Lompat ke konten Lompat ke sidebar Lompat ke footer

KPK OTT Bupati Ponorogo Sugiri: Suap Jabatan, Proyek RSUD, dan Gratifikasi



Jakarta, Framing NewsTV - Komisi Pemberantasan Korupsi (KPK) resmi mengumumkan penetapan empat tersangka dalam kasus korupsi yang terjadi di Kabupaten Ponorogo. Operasi tangkap tangan (OTT) yang dilakukan pada awal November membuka praktik jual beli jabatan, suap proyek pembangunan di RSUD dr. Harjono, hingga penerimaan gratifikasi yang melibatkan jajaran pimpinan daerah. Para tersangka tersebut adalah Bupati Ponorogo Sugiri Sancoko (SUG), Sekretaris Daerah Ponorogo Agus Pramono (AGP), Direktur RSUD dr. Harjono Ponorogo Yunus Mahatma (YUM), dan Sucipto (SC) selaku pihak swasta rekanan rumah sakit.
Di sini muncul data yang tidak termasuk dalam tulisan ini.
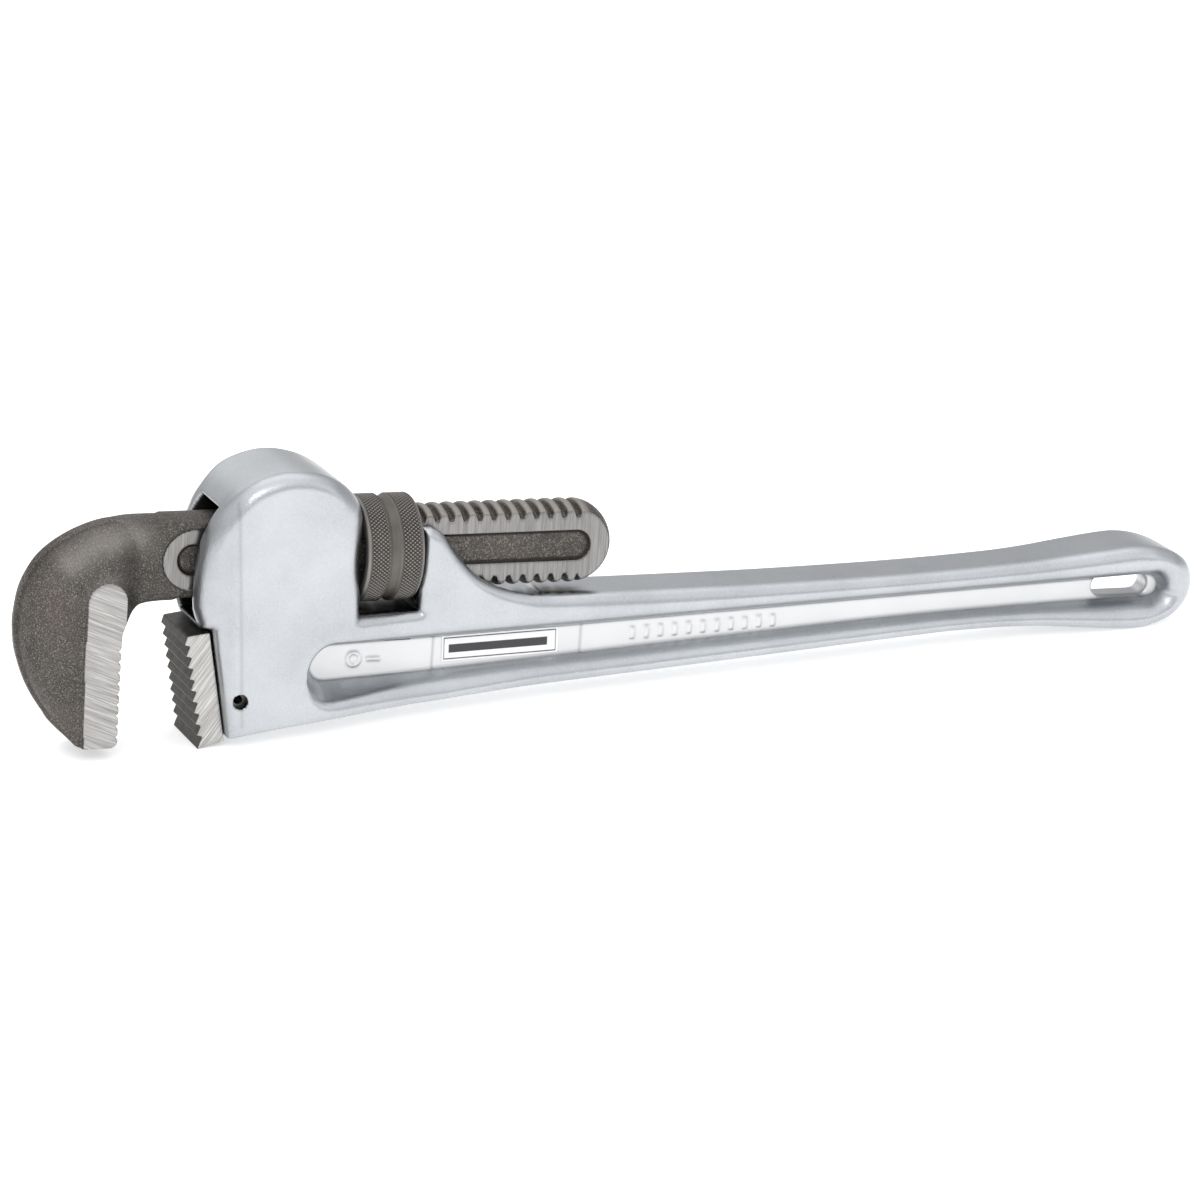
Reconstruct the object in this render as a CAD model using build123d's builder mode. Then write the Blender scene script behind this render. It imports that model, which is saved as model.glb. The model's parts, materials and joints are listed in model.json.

Dalam konferensi pers di Gedung Merah Putih, Plt. Deputi Penindakan dan Eksekusi KPK Asep Guntur Rahayu menjelaskan bahwa kasus ini berakar dari budaya koruptif yang telah mengakar di lingkungan birokrasi Ponorogo. Ia menyebut bahwa menjelang akhir masa jabatan, proses evaluasi pejabat seharusnya dilakukan secara profesional berdasarkan kompetensi. Namun, yang terjadi justru sebaliknya. Pejabat kompeten merasa terancam kehilangan posisi hanya karena tidak menyetor uang kepada atasan. 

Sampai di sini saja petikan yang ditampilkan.